▽

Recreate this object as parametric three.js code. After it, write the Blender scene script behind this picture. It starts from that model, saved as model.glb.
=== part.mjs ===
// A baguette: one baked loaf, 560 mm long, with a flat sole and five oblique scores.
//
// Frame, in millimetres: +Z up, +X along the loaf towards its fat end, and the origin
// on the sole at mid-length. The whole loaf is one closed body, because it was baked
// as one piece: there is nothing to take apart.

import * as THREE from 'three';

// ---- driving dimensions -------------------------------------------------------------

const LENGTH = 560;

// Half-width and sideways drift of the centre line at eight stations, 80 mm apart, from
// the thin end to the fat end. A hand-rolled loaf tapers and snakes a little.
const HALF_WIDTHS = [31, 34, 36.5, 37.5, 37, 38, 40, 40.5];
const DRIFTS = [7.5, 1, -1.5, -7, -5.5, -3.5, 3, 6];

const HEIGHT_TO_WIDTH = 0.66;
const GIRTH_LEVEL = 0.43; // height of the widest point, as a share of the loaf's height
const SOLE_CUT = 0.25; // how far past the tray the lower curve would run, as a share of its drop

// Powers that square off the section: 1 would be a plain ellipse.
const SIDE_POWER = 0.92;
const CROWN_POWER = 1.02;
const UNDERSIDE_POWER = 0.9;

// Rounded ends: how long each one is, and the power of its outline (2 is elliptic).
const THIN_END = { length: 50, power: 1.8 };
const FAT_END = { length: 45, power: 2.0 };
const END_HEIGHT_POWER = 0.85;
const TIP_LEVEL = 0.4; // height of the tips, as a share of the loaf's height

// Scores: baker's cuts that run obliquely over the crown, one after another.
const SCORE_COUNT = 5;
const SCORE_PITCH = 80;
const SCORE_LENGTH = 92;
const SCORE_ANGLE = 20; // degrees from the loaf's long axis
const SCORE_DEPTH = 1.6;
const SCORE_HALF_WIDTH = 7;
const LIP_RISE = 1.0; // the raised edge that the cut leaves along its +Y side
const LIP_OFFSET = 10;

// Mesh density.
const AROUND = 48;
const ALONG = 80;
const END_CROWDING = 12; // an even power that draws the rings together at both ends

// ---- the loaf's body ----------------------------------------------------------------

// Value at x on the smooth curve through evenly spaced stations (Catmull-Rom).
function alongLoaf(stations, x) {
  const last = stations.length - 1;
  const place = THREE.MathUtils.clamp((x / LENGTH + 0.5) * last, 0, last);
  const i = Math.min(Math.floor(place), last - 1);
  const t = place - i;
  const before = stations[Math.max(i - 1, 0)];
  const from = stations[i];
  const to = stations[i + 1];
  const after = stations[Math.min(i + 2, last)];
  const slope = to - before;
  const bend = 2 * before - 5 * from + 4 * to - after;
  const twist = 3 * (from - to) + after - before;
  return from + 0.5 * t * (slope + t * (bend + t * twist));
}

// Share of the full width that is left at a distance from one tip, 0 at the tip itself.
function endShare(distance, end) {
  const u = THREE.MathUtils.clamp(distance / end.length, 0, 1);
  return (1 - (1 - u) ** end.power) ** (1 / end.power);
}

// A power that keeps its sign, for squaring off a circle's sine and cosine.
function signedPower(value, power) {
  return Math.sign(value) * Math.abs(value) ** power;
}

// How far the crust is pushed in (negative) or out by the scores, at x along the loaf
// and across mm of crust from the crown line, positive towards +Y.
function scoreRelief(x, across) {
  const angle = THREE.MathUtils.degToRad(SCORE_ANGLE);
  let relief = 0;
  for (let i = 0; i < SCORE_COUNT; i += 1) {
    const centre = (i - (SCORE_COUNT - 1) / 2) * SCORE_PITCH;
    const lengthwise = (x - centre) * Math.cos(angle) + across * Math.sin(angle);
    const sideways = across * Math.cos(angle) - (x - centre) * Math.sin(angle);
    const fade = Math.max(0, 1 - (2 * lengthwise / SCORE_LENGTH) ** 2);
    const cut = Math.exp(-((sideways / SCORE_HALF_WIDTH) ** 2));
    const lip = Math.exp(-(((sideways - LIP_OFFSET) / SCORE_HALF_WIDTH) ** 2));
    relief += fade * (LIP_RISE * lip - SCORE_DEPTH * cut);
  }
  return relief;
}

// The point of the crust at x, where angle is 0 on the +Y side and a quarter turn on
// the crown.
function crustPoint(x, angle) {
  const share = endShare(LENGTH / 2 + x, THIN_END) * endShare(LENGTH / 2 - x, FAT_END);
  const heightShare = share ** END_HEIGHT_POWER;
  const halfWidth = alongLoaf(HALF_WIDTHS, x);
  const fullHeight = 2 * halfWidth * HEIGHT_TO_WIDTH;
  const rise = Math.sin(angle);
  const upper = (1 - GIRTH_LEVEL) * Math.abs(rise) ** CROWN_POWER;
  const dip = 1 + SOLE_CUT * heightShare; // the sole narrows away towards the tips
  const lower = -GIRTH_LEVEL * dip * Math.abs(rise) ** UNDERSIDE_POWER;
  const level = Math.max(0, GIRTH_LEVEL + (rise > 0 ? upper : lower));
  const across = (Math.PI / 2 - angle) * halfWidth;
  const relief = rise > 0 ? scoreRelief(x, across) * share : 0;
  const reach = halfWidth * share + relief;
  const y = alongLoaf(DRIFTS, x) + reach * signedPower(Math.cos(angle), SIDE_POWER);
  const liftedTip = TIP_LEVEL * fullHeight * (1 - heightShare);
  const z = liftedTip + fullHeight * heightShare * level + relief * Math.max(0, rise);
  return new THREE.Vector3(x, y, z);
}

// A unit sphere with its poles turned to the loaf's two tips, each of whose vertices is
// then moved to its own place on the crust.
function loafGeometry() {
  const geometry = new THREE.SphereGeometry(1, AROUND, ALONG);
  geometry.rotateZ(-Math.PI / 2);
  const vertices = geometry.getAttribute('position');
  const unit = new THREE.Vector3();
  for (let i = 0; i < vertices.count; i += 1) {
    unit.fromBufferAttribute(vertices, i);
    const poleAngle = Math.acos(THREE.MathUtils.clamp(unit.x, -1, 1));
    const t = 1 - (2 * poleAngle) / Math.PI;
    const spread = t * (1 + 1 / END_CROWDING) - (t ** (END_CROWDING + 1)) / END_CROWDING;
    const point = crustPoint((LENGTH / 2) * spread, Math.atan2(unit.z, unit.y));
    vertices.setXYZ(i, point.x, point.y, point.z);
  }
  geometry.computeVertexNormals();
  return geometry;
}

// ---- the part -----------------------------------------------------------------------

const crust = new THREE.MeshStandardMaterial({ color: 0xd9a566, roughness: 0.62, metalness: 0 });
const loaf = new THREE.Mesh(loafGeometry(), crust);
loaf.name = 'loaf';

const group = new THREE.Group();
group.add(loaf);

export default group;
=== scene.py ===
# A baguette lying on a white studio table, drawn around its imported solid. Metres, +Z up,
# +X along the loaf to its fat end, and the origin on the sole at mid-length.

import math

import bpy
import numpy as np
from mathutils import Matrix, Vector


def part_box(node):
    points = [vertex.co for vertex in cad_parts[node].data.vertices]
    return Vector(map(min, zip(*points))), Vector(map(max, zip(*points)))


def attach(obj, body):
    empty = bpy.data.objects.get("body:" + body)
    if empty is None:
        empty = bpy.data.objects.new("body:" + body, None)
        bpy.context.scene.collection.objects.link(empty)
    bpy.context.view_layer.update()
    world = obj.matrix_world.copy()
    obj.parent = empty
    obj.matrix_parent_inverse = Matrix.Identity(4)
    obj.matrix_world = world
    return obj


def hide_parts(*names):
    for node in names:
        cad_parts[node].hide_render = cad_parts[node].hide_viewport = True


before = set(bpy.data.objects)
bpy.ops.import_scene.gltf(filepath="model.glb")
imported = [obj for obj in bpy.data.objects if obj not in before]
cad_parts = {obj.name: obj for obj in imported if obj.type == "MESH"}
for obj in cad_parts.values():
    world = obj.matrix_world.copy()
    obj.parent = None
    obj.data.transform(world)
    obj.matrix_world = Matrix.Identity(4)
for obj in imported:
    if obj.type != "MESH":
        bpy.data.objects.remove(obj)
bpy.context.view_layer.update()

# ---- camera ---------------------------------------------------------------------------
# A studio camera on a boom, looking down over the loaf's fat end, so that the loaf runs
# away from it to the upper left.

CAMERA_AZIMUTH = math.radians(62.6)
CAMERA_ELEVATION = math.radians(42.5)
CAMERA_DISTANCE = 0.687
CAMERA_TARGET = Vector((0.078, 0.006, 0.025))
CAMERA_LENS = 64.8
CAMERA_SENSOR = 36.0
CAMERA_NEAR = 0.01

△
▽

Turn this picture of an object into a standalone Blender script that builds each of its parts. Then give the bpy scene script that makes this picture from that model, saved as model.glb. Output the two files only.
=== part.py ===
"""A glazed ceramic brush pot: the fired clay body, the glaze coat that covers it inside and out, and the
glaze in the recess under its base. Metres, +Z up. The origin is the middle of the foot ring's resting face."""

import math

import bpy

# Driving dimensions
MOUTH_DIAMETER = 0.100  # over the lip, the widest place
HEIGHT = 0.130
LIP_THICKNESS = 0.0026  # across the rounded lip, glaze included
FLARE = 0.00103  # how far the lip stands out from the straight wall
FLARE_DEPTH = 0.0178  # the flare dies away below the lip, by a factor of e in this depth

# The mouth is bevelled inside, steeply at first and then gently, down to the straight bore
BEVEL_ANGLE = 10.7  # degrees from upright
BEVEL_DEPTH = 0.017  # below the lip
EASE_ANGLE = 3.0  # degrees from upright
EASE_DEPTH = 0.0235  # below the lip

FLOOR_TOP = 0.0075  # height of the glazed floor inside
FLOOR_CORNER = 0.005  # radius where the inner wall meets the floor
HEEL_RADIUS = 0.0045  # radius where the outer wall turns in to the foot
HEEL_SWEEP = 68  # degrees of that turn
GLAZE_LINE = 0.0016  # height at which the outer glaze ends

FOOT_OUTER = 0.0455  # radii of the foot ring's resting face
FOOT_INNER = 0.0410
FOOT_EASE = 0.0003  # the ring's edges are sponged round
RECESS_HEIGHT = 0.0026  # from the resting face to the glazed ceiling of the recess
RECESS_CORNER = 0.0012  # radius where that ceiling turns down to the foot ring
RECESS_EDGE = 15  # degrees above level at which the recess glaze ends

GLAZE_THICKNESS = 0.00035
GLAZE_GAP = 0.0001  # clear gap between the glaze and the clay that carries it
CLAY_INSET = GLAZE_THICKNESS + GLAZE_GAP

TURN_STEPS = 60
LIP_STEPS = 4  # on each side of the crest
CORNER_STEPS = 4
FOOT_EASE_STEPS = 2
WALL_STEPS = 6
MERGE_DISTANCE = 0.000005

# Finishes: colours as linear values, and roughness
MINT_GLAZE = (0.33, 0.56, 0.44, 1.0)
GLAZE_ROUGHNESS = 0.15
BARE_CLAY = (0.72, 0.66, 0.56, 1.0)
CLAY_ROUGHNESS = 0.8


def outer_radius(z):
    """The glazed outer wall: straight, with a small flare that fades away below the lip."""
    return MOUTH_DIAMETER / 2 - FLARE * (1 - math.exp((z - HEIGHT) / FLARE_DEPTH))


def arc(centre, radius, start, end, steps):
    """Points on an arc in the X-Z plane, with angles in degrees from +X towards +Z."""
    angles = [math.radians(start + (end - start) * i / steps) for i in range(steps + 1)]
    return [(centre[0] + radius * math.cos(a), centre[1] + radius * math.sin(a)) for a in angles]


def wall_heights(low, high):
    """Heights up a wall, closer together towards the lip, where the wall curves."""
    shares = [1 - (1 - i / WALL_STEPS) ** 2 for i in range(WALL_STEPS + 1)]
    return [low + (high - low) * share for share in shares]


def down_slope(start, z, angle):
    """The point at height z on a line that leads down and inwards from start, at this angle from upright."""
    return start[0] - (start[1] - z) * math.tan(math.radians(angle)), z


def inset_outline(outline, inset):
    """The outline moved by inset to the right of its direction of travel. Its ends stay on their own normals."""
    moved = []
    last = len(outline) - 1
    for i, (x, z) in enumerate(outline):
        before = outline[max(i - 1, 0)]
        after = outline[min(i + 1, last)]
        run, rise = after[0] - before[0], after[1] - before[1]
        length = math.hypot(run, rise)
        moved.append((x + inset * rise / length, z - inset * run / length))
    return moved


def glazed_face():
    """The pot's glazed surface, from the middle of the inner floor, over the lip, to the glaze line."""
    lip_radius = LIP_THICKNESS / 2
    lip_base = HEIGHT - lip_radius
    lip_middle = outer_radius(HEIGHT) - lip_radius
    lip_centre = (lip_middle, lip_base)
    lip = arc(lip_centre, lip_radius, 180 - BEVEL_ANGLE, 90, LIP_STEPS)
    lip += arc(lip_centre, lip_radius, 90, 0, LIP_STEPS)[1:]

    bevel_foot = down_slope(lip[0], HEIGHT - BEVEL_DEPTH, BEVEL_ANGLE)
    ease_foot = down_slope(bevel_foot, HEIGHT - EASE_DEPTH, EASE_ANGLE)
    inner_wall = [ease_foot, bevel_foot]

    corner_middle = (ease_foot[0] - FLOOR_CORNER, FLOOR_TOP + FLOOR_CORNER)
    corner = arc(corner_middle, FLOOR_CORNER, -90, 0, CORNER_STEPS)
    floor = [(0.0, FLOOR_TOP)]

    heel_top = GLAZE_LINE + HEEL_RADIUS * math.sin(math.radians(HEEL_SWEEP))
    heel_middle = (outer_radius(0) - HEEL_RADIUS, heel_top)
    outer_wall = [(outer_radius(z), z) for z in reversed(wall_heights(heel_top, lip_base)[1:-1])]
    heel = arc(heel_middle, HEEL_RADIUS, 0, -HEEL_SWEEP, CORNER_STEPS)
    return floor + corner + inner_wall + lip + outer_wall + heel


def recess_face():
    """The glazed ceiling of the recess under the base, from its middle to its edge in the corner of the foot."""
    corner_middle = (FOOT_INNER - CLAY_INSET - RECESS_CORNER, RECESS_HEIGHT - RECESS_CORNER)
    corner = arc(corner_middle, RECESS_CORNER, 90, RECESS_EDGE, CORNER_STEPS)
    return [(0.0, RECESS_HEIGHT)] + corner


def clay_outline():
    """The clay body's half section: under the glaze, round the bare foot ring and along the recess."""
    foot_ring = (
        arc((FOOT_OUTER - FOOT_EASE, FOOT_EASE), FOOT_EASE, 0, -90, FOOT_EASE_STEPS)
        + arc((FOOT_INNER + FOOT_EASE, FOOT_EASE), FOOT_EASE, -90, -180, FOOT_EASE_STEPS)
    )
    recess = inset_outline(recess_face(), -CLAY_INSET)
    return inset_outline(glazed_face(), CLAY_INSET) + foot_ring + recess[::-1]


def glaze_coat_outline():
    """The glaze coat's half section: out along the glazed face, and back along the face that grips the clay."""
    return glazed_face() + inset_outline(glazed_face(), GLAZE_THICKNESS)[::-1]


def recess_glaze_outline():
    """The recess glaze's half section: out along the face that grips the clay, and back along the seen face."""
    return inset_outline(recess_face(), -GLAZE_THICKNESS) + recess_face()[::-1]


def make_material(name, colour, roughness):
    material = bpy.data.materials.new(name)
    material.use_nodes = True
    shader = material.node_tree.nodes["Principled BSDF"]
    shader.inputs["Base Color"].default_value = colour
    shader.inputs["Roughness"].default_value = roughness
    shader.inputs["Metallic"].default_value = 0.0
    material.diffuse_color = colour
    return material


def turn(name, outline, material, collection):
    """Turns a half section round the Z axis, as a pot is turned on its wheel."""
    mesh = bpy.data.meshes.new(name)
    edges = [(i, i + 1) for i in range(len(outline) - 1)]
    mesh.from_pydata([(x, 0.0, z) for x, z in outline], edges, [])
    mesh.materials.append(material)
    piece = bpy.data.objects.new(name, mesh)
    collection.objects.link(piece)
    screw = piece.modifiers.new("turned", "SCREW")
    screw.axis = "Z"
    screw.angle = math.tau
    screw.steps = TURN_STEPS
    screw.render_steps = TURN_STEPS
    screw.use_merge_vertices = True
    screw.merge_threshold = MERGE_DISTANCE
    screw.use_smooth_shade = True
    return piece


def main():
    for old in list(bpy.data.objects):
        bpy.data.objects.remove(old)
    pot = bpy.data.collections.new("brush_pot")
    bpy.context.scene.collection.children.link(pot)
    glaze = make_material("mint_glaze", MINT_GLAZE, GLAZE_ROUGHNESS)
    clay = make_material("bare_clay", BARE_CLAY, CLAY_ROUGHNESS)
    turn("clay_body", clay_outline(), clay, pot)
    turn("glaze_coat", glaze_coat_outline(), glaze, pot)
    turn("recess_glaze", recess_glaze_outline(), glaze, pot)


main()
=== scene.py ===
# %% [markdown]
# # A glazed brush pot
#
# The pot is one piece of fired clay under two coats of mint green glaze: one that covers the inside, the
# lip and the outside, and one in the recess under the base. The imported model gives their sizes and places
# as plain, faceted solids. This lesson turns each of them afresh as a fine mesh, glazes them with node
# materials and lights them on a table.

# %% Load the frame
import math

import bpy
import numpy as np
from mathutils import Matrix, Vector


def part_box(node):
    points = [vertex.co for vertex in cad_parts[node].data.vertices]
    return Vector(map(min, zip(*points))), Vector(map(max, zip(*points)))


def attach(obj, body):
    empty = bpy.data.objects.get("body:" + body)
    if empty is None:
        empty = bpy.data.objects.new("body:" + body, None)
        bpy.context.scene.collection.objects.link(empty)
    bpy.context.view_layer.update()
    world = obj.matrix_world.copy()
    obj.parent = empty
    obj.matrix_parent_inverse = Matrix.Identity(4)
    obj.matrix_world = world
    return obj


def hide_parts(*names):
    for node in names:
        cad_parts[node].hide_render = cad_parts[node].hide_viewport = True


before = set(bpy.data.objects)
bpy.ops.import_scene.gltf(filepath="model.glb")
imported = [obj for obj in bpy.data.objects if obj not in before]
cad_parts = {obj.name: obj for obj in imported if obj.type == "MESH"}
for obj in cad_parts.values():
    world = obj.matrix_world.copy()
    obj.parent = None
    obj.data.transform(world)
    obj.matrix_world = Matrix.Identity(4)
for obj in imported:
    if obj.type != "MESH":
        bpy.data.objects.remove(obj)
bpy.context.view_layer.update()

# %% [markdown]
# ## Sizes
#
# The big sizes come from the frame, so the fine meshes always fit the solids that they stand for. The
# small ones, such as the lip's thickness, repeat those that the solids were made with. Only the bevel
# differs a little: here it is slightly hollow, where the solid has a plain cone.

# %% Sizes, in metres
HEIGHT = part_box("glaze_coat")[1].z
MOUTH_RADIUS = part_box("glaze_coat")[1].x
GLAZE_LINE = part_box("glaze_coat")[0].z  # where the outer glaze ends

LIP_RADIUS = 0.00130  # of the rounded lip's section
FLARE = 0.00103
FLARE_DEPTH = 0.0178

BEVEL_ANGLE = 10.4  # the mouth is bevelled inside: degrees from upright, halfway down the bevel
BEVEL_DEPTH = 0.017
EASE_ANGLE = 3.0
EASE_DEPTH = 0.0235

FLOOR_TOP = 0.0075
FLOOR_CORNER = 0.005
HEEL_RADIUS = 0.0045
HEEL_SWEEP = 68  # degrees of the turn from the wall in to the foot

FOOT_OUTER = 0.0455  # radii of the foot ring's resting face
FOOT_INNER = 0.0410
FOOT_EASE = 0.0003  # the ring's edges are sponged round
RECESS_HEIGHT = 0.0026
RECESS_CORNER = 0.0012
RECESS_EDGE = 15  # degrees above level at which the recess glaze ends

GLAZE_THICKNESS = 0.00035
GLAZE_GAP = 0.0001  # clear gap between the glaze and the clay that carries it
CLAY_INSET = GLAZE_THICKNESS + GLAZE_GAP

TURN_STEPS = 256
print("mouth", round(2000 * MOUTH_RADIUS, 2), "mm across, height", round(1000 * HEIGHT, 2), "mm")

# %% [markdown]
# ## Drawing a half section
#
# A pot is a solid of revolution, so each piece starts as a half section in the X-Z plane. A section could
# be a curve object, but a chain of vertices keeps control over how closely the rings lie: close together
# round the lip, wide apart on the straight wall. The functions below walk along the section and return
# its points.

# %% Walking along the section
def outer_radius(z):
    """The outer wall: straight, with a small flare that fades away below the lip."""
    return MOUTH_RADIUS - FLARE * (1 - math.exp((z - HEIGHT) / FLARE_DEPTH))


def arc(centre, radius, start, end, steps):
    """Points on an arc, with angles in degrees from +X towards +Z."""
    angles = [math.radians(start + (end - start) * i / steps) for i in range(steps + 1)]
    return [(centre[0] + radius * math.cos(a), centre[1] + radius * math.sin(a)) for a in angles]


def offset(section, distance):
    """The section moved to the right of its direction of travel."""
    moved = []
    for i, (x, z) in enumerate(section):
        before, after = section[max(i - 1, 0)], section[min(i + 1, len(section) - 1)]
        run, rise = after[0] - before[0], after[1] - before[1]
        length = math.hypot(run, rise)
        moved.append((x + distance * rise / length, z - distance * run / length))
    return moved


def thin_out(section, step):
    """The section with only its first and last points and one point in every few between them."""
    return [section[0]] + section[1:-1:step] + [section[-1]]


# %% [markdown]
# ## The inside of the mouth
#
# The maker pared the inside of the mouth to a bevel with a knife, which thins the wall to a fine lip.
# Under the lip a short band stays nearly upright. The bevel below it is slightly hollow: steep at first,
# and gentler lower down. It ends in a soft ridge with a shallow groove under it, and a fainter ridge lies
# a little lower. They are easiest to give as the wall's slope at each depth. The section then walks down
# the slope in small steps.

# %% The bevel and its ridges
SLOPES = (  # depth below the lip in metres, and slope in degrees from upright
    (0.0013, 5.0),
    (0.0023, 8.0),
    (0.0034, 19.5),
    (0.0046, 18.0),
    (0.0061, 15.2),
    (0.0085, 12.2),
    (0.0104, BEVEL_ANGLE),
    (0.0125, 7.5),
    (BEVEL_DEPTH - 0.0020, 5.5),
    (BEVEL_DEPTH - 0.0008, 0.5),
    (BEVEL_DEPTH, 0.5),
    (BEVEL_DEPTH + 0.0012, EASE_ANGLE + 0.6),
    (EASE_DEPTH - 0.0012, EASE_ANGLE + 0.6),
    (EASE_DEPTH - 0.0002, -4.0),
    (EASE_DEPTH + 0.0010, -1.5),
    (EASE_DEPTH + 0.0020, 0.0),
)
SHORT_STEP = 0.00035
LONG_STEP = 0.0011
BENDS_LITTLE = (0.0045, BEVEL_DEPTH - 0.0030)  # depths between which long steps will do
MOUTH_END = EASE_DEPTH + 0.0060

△

EXERCISE AIM:
Quote word for word every line from the one that has "Recreate this object" through the one that has "const UNDERSIDE_POWER = 0.9;".

OUTPUT:
Recreate this object as parametric three.js code. After it, write the Blender scene script behind this picture. It starts from that model, saved as model.glb.
=== part.mjs ===
// A baguette: one baked loaf, 560 mm long, with a flat sole and five oblique scores.
//
// Frame, in millimetres: +Z up, +X along the loaf towards its fat end, and the origin
// on the sole at mid-length. The whole loaf is one closed body, because it was baked
// as one piece: there is nothing to take apart.

import * as THREE from 'three';

// ---- driving dimensions -------------------------------------------------------------

const LENGTH = 560;

// Half-width and sideways drift of the centre line at eight stations, 80 mm apart, from
// the thin end to the fat end. A hand-rolled loaf tapers and snakes a little.
const HALF_WIDTHS = [31, 34, 36.5, 37.5, 37, 38, 40, 40.5];
const DRIFTS = [7.5, 1, -1.5, -7, -5.5, -3.5, 3, 6];

const HEIGHT_TO_WIDTH = 0.66;
const GIRTH_LEVEL = 0.43; // height of the widest point, as a share of the loaf's height
const SOLE_CUT = 0.25; // how far past the tray the lower curve would run, as a share of its drop

// Powers that square off the section: 1 would be a plain ellipse.
const SIDE_POWER = 0.92;
const CROWN_POWER = 1.02;
const UNDERSIDE_POWER = 0.9;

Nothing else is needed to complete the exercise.